Zur Einführung des Tonfilms äußerte sich Jutzi kritisch und forderte auf, mit der "Tyrannei des Tones" Schluss zu machen ("Zurück zum Film! S.M. der Ton"). Die geplante Verfilmung 1930 von Anna Seghers' "Aufstand der Fischer" mit Asta Nielsen konnte von Jutzi nicht mehr mit Prometheus realisiert werden. Prometheus hatte zwar durch "Mutter Krausens Fahrt ins Glück" einen finanziellen Gewinn gemacht, doch Altschulden mussten beglichen werden. Phil Jutzi, der zuvor schon unter schlechter Bezahlung gearbeitet hatte, musste seinen Plan aufgeben. Seine produktivste künstlerische Schaffensphase ging damit dem Ende zu. Jutzi trat Ende 1929 aus der KPD aus.
1931 entstand mit der Allianz Tonfilm GmbH nach der Romanvorlage von Alfred Döblin "Berlin - Alexanderplatz", mit Heinrich George als Franz Biberkopf. Der Film übte wieder deutliche Kritik an den herrschenden sozialen Verhältnissen, war jedoch in seiner Ausdruckskraft nicht vergleichbar mit "Mutter Krausens Fahrt ins Glück". Die Kritik blieb zurückhaltend.
Nicht nur seine filmischen Arbeiten markierten in den 30er Jahren einen deutlichen Wandel, auch politisch orientierte sich Jutzi neu. Im März 1933 trat er der NSDAP bei und schloss sich darauf folgend im Mai der Nationalsozialistischen Betrieborganisation/Film (NSBO) an. Im gleichen Jahr wurden durch die Zensur seine Filme "Um's tägliche Brot" und "Mutter Krausens Fahrt ins Glück" verboten. Phil Jutzis Arbeiten in den Jahren 1933 bis 1937 waren hauptsächlich Kurzspielfilme der leichten Gangart - Lustspiele für den Produzenten Kurt Ulrich. Es entstanden in den gleichen Jahren über zehn Filme für Euphono-Film. 1934 und 1935 hatte Jutzi die Möglichkeit, in Österreich zwei lange Spielfilme mit Atlantis-Film zu inszenieren. Zum einen handelte es sich um "Lockspitzel Asew", eine Geschichte um einen Verräter, der mehrere Personen in einer verkörperte; zum anderen drehte er ein Spionage-Melodram, "Der Kosak und die Nachtigall".

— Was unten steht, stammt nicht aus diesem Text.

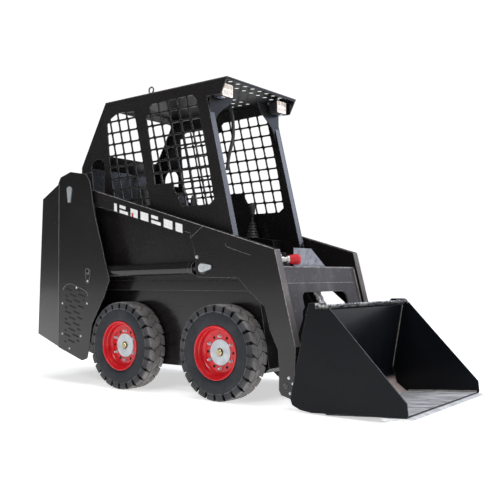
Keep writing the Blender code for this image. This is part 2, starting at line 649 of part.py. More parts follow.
def make_cross(pivot):
    """The plate between the arms, bent back at the top, with an arched opening below."""
    inner = ARM_OUTER - ARM_WIDTH - FIT
    plate = 0.010
    leg = inner - 0.019
    shoulder, curve = ARCH_HALF - ARCH_CORNER, ARCH_TOP - ARCH_CORNER
    half_arch = [(leg, 0.000), (leg, 0.010), (ARCH_HALF + 0.040, 0.110), (ARCH_HALF + 0.030, 0.145),
                 (ARCH_HALF, 0.170)] + arc((shoulder, curve), ARCH_CORNER, 0, 90, 4)
    arch = [(-y, z) for y, z in half_arch] + list(reversed(half_arch))
    tall = 0.400
    outline = [(-inner, 0.0), (-inner, tall), (inner, tall), (inner, 0.0)] + list(reversed(arch))
    work = prism("arm_crossmember", outline, "X", 0.0, plate, SATIN)
    top = Vector((0.385, 0.0, 0.742))
    foot = Vector((0.480, 0.0, 0.360))
    lean = (top - foot).normalized()
    forward = Vector((lean.z, 0, -lean.x))
    frame = Matrix(((forward.x, 0, lean.x, 0), (0, 1, 0, 0), (forward.z, 0, lean.z, 0), (0, 0, 0, 1)))
    length = (top - foot).length
    work.data.transform(Matrix.Translation(foot) @ frame @ Matrix.Scale(length / tall, 4, (0, 0, 1)))
    work.data.transform(Matrix.Translation(-Vector(pivot)))
    work.location = Vector(pivot) + Vector((SHIFT, 0, 0))
    shelf = [(0.392, 0.742), (0.392, 0.732), (0.200, 0.732), (0.200, 0.742)]
    weld(work, prism("cross_shelf", shelf, "Y", -inner, inner, pivot=pivot))
    x, z = TILT_TOP
    lug = [(x - 0.045, 0.736), (x + 0.045, 0.736), (x + 0.016, z - 0.018), (x - 0.016, z - 0.018)]
    for number, y in enumerate((-TILT_EYE_WIDTH / 2 - PLAY - 0.010, TILT_EYE_WIDTH / 2 + PLAY)):
        weld(work, prism("cross_lug_%d" % number, lug, "Y", y, y + 0.010, pivot=pivot))
    reach = TILT_EYE_WIDTH / 2 + PLAY + 0.014
    weld(work, rod("tilt_top_pin", spot(TILT_TOP, -reach), spot(TILT_TOP, reach), TILT_PIN_RADIUS, 16,
                   pivot=pivot))
    return work


def make_coupler(pivot):
    """Bracket and block of the auxiliary hydraulic outlet on the crossmember."""
    base = 0.742 + FIT
    bracket = [(-0.205, base), (0.137, base), (-0.028, base + 0.108), (-0.205, base + 0.108)]
    prism("coupler_bracket", bracket, "X", 0.352, 0.358, ZINC, pivot=pivot)
    block = box("hydraulic_coupler", (0.290, -0.330, base), (0.345, -0.225, base + 0.030), SATIN, pivot=pivot)
    for number, y in enumerate((-0.302, -0.252)):
        foot, head = (0.318, y, base + 0.028), (0.318, y, base + 0.080)
        weld(block, rod("coupler_stub_%d" % number, foot, head, COUPLER_RADIUS, 16, pivot=pivot))


# ---------------------------------------------------------------- cylinders
def make_cylinder(name, base, eye, y, barrel_radius, rod_radius, length, eye_radius, eye_width, bore, retract):
    """Barrel with its bored foot, and rod with its eye, in line at rest."""
    start, end = Vector(spot(base, y)), Vector(spot(eye, y))
    line = (end - start).normalized()
    across = Vector((0, 1, 0))
    half = across * (eye_width / 2)
    tail = eye_radius + 0.014
    bottom = tail + 0.040
    inside = rod_radius + PLAY
    collar = barrel_radius + 0.004
    shell = [(0, tail), (barrel_radius * 0.9, tail), (barrel_radius, tail + 0.006),
             (barrel_radius, length - 0.030), (collar, length - 0.028), (collar, length), (inside, length),
             (inside, bottom), (0, bottom)]
    barrel = turned(name + "_barrel", shell, start, line, 24, BLACK, start)
    weld(barrel, rod(name + "_foot", start - half, start + half, eye_radius, 20, pivot=start))
    weld(barrel, rod(name + "_neck", start, start + line * (tail + 0.010), eye_radius * 0.75, 16,
                     pivot=start))
    cut(barrel, rod(name + "_foot_bore", start - across * 0.1, start + across * 0.1, bore, 20, pivot=start))
    begin = start + line * (bottom + 0.005 + retract)
    shaft = rod(name + "_rod", begin, end - line * (eye_radius * 0.5), rod_radius, 20, CHROME, end)
    weld(shaft, rod(name + "_eye", end - half, end + half, eye_radius, 20, pivot=end))


# ---------------------------------------------------------------- bucket
FLOOR_HEEL = (0.715, 0.0135)
FLOOR_FRONT = (1.140, 0.0445)
EDGE_THICKNESS = 0.012


def floor_under(x):
    """Height of the bucket floor's lower face at a distance ahead."""
    slope = (FLOOR_FRONT[1] - FLOOR_HEEL[1]) / (FLOOR_FRONT[0] - FLOOR_HEEL[0])
    return FLOOR_HEEL[1] + (x - FLOOR_HEEL[0]) * slope - BUCKET_PLATE - FIT


SIDE_FRONT_X = 1.150
SIDE_PLATE = [(0.614, 0.557), (0.711, 0.558), (1.144, 0.104), (SIDE_FRONT_X, floor_under(SIDE_FRONT_X)),
              (0.623, 0.007), (0.557, 0.015), (0.509, 0.035), (0.497, 0.065), (0.535, 0.225), (0.554, 0.307),
              (0.579, 0.420)]
SHEET = [FLOOR_FRONT, FLOOR_HEEL, (0.655, 0.055), (0.622, 0.145), (0.690, 0.520), (0.722, 0.545)]


def thicken(points, thickness):
    """A bent sheet: the given face and the same face moved to its left."""
    moved = []
    for index, here in enumerate(points):
        before = Vector(points[max(index - 1, 0)])
        after = Vector(points[min(index + 1, len(points) - 1)])
        spot_here = Vector(here)
        one = (spot_here - before).normalized() if index else (after - spot_here).normalized()
        two = (after - spot_here).normalized() if index < len(points) - 1 else one
        normal = Vector((-one.y, one.x)) + Vector((-two.y, two.x))
        moved.append(tuple(spot_here + normal * (thickness / (1 + one.dot(two)))))
    return list(points) + list(reversed(moved))


def make_bucket(pivot):
    half = BUCKET_HALF
    sheet = thicken(SHEET, BUCKET_PLATE)
    shell = prism("bucket_shell", sheet, "Y", -half + 0.001, half - 0.001, BLACK, pivot=pivot)
    for label, side in SIDES:
        low, high = span(side, half - 0.006, half)
        weld(shell, prism("bucket_side_" + label, rounded(SIDE_PLATE, 0.012, 2), "Y", low, high, pivot=pivot))
    back, front = 1.020, SIDE_FRONT_X
    edge = [(back, floor_under(back) - FIT), (front, floor_under(front) - FIT),
            (LIP_X, floor_under(front) - EDGE_THICKNESS / 2), (front, floor_under(front) - EDGE_THICKNESS),
            (back, floor_under(back) - EDGE_THICKNESS)]
    prism("cutting_edge", edge, "Y", -EDGE_HALF, EDGE_HALF, WORN, pivot=pivot)


def make_hitch(pivot):
    """The plate behind the bucket, with ears for the arms' pins and the tilt cylinder."""
    back = [(0.602, 0.170), (0.612, 0.168), (0.672, 0.490), (0.662, 0.492)]
    half = 0.360
    hitch = prism("hitch_plate", back, "Y", -half, half, SATIN, pivot=pivot)
    inner = ARM_OUTER - ARM_WIDTH - MOVE
    for label, side in SIDES:
        low, high = span(side, inner - 0.014, inner)
        ear = [(0.436, 0.125), (0.444, 0.104), (0.460, 0.098), (0.600, 0.120), (0.640, 0.330), (0.605, 0.330),
               (0.450, 0.152)]
        weld(hitch, prism("hitch_ear_" + label, ear, "Y", low, high, pivot=pivot))
        start, end = inner - 0.013, ARM_OUTER + 0.004
        weld(hitch, rod("bucket_pin_" + label, spot(BUCKET_PIVOT, side * start), spot(BUCKET_PIVOT, side * end),
                        BUCKET_PIN_RADIUS, 20, pivot=pivot))
    low_edge = [(0.595, 0.125), (0.603, 0.124), (0.615, 0.180), (0.607, 0.182)]
    weld(hitch, prism("hitch_skirt", low_edge, "Y", -inner + 0.002, inner - 0.002, pivot=pivot))
    x, z = TILT_EYE
    ear = [(x - 0.028, z - 0.016), (x - 0.010, z - 0.028), (0.630, 0.270), (0.645, 0.352),
           (x - 0.010, z + 0.028), (x - 0.028, z + 0.016)]
    for number, y in enumerate((-TILT_EYE_WIDTH / 2 - PLAY - 0.010, TILT_EYE_WIDTH / 2 + PLAY)):
        weld(hitch, prism("tilt_ear_%d" % number, ear, "Y", y, y + 0.010, pivot=pivot))


# ---------------------------------------------------------------- assembly
make_chassis()
make_axle("front", 0.0)
make_axle("rear", -WHEELBASE)
for end_name, axle_x in (("front", 0.0), ("rear", -WHEELBASE)):
    for side_name, hand in SIDES:
        make_wheel(end_name + "_" + side_name, axle_x, hand)
for side_name, hand in SIDES:
    make_tower(side_name, hand)
    make_arm_pin(side_name, hand)
    make_lifting_eye(side_name, hand)
    make_controls(side_name, hand)
make_rear()
make_cab()
make_seat()
ARM_ORIGIN = spot(ARM_PIVOT, 0.0)
BUCKET_ORIGIN = spot(BUCKET_PIVOT, 0.0)
for side_name, hand in SIDES:
    make_arm(side_name, hand, ARM_ORIGIN)
    make_cylinder("lift_" + side_name, LIFT_BASE, LIFT_EYE, hand * ARM_MIDDLE, LIFT_BARREL_RADIUS, LIFT_ROD_RADIUS,
                  LIFT_BARREL_LENGTH, LIFT_EYE_RADIUS, LIFT_EYE_WIDTH, LIFT_PIN_RADIUS + FIT, 0.0)
make_cross(ARM_ORIGIN)
make_coupler(ARM_ORIGIN)
make_cylinder("tilt", TILT_TOP, TILT_EYE, 0.0, TILT_BARREL_RADIUS, TILT_ROD_RADIUS, TILT_BARREL_LENGTH,
              TILT_EYE_RADIUS, TILT_EYE_WIDTH, TILT_PIN_RADIUS + FIT, TILT_STROKE_IN)
make_bucket(BUCKET_ORIGIN)
make_hitch(BUCKET_ORIGIN)
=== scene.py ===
"""Finish of a compact skid steer loader: tyres, rims, lamps, fittings, seat, paint, metal and light.

Metres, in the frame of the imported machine: +X forward, +Y to the machine's left, +Z up.
"""
import json
from math import cos, pi, radians, sin

import bmesh
import bpy
import numpy as np
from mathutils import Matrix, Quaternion, Vector


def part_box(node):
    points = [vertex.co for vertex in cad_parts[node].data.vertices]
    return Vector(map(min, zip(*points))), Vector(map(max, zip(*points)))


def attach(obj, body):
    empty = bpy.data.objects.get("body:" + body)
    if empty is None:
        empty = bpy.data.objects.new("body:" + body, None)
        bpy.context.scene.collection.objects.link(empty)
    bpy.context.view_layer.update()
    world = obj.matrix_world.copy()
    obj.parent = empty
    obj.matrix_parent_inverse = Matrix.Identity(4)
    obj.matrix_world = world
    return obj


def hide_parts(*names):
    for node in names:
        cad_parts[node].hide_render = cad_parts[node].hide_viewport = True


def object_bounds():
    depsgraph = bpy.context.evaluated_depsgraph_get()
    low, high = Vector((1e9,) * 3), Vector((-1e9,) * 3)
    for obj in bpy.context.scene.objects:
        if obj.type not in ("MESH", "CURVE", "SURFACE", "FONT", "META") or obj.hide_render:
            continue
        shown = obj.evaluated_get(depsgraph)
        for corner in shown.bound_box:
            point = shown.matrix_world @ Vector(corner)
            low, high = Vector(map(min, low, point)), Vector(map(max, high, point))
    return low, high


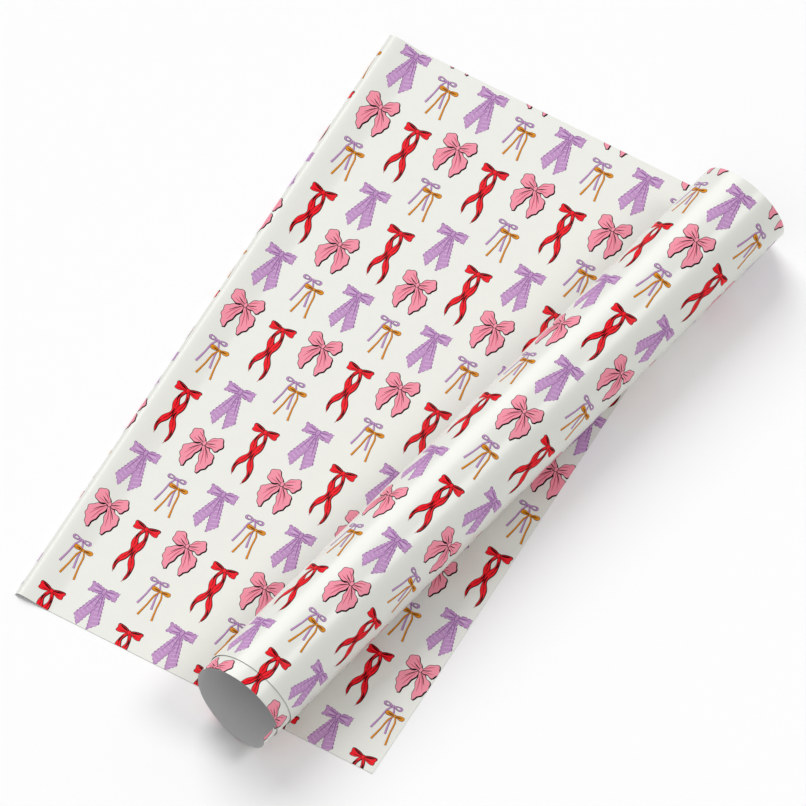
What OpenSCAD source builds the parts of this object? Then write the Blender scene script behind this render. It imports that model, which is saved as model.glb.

In der 1940er Jahren verschlimmerte sich Jutzis finanzielle Situation, hinzu kamen gesundheitliche Probleme. Er besaß 1942 eine Festanstellung bei der Reichspost-Fernseh-Gesellschaft als Chef-Kameramann und arbeitete in diesem Rahmen unter anderem für Lex Film und die Ufa. Jedoch konnte Jutzi wegen seiner gesundheitlichen Situation kaum noch dieser Tätigkeit nachgehen, seine hohe Verschuldung und eine Erkrankung seiner Frau, Emmy Philippine, geb. Zimmermann, setzten ihm außerdem noch zu. Nach Kriegsende ging er mit seiner Frau und seiner Tochter Gisela, geboren 1926, zurück in seine Heimat Altleiningen. Die finanzielle Situation blieb nach wie vor schwierig.
Phil Jutzi starb am 01. Mai 1946 im Krankenhaus von Neustadt an der Weinstraße.